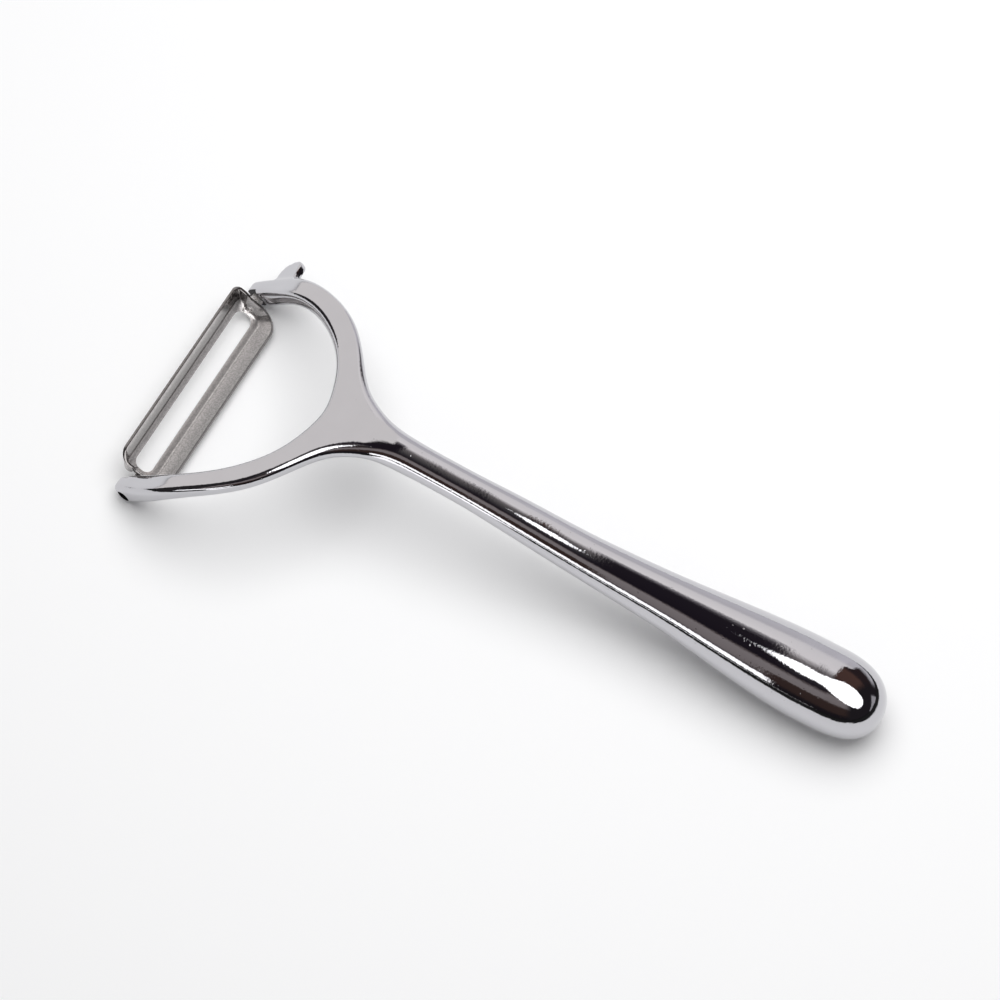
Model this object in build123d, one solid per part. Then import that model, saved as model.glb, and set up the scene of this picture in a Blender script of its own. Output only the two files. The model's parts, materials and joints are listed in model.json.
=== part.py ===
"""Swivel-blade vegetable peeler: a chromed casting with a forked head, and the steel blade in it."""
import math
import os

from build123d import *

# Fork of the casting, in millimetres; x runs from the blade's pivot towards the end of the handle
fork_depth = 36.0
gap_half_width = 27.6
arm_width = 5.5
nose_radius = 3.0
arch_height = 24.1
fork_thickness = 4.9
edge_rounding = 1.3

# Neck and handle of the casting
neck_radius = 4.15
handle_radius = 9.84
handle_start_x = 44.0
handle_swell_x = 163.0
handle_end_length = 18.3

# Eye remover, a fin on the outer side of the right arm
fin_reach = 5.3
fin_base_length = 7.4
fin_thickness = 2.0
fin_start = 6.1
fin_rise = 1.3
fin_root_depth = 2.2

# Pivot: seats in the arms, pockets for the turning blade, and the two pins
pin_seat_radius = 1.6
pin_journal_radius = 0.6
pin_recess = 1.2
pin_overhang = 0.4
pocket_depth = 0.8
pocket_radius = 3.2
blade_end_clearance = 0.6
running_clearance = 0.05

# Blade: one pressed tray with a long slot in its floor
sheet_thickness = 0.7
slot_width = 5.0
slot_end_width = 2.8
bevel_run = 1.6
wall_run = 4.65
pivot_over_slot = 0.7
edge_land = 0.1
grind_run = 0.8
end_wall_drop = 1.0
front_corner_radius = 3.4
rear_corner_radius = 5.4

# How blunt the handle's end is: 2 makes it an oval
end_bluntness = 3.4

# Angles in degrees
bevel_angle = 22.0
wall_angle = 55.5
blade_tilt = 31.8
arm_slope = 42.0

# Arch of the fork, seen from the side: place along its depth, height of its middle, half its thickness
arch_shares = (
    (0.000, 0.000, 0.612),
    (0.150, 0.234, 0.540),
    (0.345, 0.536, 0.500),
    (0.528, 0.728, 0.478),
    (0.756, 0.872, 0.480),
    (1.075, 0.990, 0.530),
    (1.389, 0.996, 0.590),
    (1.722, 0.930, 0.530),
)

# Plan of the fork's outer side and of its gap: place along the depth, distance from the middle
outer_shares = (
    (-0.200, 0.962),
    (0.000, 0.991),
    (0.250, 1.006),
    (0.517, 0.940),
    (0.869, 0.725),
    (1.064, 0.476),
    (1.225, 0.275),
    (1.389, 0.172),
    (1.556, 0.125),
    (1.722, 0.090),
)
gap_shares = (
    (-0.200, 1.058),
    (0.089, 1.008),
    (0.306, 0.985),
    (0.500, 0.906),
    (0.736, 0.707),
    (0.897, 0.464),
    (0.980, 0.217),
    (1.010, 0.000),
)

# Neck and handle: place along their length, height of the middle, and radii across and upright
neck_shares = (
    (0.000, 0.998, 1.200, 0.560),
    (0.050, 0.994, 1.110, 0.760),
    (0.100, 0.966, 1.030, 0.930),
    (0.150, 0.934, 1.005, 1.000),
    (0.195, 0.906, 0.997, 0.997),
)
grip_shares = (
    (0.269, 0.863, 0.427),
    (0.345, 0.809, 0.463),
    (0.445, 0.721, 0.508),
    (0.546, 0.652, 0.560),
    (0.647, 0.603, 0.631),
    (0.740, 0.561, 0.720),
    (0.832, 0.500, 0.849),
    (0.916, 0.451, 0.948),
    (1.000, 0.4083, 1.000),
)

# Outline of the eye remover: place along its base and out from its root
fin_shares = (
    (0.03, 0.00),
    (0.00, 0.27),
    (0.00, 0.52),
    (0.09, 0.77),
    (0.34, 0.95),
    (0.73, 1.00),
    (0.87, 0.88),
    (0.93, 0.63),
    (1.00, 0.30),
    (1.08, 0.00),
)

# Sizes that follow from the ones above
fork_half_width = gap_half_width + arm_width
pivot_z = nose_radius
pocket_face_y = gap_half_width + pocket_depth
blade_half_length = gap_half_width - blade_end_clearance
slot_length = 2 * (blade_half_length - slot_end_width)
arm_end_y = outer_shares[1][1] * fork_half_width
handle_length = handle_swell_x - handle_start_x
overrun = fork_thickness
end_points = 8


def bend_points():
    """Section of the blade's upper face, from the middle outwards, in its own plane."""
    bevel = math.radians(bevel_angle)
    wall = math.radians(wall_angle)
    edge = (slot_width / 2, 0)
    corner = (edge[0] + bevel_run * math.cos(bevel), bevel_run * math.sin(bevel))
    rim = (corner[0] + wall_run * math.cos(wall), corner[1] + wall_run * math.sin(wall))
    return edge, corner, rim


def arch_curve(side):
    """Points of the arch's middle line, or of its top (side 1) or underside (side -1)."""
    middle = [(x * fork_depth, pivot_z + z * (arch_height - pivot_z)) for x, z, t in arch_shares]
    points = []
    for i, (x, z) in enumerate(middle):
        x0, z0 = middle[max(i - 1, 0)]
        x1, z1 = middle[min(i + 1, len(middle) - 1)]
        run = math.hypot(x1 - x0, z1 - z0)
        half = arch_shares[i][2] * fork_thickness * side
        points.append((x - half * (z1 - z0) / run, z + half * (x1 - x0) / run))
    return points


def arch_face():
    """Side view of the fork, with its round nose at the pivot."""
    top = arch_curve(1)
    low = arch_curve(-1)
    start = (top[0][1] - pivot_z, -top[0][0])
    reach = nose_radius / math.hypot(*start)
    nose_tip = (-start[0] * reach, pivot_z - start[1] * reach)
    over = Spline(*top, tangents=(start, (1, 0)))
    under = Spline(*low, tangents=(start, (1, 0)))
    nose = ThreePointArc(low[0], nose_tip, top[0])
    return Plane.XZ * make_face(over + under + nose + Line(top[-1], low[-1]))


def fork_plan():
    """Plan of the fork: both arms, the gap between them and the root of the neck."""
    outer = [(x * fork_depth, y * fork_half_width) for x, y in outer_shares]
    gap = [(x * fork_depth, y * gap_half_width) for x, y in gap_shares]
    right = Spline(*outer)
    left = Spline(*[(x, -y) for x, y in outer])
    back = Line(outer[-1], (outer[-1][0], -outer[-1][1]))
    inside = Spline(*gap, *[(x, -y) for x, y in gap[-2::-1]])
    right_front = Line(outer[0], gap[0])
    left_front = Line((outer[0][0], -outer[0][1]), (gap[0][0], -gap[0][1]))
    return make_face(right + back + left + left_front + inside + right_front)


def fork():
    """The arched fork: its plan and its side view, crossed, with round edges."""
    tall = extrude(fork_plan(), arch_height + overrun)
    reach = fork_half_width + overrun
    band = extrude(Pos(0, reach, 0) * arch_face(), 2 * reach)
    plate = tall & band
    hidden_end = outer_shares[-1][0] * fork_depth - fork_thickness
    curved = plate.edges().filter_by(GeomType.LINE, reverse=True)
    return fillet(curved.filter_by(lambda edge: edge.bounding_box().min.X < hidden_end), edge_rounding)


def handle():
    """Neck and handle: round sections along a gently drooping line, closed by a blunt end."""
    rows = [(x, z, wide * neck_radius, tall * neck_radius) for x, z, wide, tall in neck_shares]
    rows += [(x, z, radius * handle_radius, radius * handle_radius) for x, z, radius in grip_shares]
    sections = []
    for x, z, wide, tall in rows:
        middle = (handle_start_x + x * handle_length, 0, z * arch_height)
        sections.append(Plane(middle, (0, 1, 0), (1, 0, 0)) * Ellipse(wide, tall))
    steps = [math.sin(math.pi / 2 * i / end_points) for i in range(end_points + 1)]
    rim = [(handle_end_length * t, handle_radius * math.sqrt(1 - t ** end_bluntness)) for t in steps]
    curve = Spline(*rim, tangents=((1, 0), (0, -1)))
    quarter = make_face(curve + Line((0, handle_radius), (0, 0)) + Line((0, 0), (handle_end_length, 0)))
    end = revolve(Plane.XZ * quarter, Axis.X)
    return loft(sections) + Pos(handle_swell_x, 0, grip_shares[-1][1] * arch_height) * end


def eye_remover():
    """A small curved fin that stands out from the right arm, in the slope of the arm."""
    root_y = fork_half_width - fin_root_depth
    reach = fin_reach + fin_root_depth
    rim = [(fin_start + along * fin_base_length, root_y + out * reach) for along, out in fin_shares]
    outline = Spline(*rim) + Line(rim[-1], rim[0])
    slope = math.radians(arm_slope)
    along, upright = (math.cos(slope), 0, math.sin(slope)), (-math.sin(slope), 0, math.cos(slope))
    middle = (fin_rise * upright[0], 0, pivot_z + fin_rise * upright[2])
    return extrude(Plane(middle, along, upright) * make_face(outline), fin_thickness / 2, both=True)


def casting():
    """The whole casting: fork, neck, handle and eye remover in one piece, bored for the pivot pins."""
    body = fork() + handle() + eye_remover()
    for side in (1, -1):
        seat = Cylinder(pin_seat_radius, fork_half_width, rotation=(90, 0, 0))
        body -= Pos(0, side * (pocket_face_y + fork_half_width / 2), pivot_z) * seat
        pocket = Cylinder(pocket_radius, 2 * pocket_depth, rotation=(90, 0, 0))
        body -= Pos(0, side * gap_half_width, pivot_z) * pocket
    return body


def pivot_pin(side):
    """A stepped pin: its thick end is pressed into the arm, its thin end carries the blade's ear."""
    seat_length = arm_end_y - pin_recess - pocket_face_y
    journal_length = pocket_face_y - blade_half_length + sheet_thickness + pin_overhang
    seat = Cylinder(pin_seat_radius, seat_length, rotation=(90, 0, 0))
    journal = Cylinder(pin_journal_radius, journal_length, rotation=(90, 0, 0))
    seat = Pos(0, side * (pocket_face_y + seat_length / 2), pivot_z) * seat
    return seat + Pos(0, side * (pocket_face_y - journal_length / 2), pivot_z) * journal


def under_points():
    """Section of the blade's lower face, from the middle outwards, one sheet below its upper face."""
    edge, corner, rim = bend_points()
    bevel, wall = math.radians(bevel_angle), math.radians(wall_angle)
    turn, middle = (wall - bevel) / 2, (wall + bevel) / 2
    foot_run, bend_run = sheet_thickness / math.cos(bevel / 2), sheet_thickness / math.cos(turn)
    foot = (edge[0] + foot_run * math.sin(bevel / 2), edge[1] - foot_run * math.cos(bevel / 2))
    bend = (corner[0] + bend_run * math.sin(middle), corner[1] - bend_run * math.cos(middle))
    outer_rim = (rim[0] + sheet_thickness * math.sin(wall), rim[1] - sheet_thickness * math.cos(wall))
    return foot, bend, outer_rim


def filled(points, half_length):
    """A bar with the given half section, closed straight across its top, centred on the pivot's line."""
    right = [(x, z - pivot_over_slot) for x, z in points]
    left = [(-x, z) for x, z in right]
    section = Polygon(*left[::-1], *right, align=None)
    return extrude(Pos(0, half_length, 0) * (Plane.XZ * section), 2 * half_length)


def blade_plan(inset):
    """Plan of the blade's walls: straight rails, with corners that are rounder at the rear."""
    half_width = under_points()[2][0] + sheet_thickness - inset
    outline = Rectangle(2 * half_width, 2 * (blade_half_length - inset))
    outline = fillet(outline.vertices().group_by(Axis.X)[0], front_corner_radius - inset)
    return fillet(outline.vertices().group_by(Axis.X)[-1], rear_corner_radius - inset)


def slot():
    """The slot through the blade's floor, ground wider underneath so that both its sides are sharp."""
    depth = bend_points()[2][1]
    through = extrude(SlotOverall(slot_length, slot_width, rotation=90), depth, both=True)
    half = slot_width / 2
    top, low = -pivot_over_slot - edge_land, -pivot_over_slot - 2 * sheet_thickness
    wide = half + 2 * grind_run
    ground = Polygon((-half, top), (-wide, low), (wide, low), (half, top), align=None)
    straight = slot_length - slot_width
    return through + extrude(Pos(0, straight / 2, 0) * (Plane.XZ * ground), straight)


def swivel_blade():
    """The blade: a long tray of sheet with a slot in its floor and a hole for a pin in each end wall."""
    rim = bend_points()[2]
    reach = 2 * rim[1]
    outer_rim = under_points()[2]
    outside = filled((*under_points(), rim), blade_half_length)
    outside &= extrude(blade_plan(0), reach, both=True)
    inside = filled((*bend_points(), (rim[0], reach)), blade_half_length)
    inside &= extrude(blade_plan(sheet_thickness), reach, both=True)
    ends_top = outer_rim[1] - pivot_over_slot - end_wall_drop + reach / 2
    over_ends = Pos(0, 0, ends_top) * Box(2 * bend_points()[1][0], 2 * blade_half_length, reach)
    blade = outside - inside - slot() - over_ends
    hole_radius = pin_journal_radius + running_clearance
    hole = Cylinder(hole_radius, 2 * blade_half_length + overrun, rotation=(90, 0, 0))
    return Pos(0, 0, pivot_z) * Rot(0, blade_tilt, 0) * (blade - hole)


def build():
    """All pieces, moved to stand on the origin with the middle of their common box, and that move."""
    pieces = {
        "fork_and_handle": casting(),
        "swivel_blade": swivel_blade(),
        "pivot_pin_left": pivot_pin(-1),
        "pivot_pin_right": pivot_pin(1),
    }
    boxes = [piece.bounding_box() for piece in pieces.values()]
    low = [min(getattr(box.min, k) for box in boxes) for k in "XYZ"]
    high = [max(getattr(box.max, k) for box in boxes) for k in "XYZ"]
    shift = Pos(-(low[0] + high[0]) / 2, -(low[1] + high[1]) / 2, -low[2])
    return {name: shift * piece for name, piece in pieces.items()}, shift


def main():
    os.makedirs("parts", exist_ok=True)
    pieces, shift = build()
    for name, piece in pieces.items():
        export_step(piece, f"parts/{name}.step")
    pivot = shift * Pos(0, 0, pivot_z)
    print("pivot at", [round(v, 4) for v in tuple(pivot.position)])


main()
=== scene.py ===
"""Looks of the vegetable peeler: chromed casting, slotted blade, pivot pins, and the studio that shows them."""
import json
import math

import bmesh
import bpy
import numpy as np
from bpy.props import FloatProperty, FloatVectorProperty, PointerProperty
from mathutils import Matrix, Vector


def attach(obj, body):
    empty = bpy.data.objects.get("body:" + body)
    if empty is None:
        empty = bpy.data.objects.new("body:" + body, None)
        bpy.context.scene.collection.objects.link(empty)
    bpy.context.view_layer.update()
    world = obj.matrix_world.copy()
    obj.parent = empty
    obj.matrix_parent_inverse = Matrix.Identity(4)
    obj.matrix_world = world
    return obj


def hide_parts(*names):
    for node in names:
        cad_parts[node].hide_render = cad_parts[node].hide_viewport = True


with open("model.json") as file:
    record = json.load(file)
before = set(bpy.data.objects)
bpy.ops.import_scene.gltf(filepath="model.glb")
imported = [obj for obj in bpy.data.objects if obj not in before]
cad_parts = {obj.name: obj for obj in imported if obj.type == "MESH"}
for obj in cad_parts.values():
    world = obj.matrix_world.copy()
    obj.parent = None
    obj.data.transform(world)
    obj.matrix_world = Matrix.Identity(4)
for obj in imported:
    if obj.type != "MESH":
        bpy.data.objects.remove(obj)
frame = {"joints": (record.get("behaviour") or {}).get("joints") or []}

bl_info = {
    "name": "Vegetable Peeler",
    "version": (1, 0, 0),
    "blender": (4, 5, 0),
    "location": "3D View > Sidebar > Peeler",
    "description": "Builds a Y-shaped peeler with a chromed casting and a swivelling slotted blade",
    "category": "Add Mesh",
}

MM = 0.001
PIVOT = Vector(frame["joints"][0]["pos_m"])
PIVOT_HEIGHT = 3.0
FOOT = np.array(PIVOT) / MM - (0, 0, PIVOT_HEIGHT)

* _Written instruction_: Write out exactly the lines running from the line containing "high = [max(getattr(box.max, k)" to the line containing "if empty is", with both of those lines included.

* _Exercise output_:
    high = [max(getattr(box.max, k) for box in boxes) for k in "XYZ"]
    shift = Pos(-(low[0] + high[0]) / 2, -(low[1] + high[1]) / 2, -low[2])
    return {name: shift * piece for name, piece in pieces.items()}, shift


def main():
    os.makedirs("parts", exist_ok=True)
    pieces, shift = build()
    for name, piece in pieces.items():
        export_step(piece, f"parts/{name}.step")
    pivot = shift * Pos(0, 0, pivot_z)
    print("pivot at", [round(v, 4) for v in tuple(pivot.position)])


main()
=== scene.py ===
"""Looks of the vegetable peeler: chromed casting, slotted blade, pivot pins, and the studio that shows them."""
import json
import math

import bmesh
import bpy
import numpy as np
from bpy.props import FloatProperty, FloatVectorProperty, PointerProperty
from mathutils import Matrix, Vector


def attach(obj, body):
    empty = bpy.data.objects.get("body:" + body)
    if empty is None:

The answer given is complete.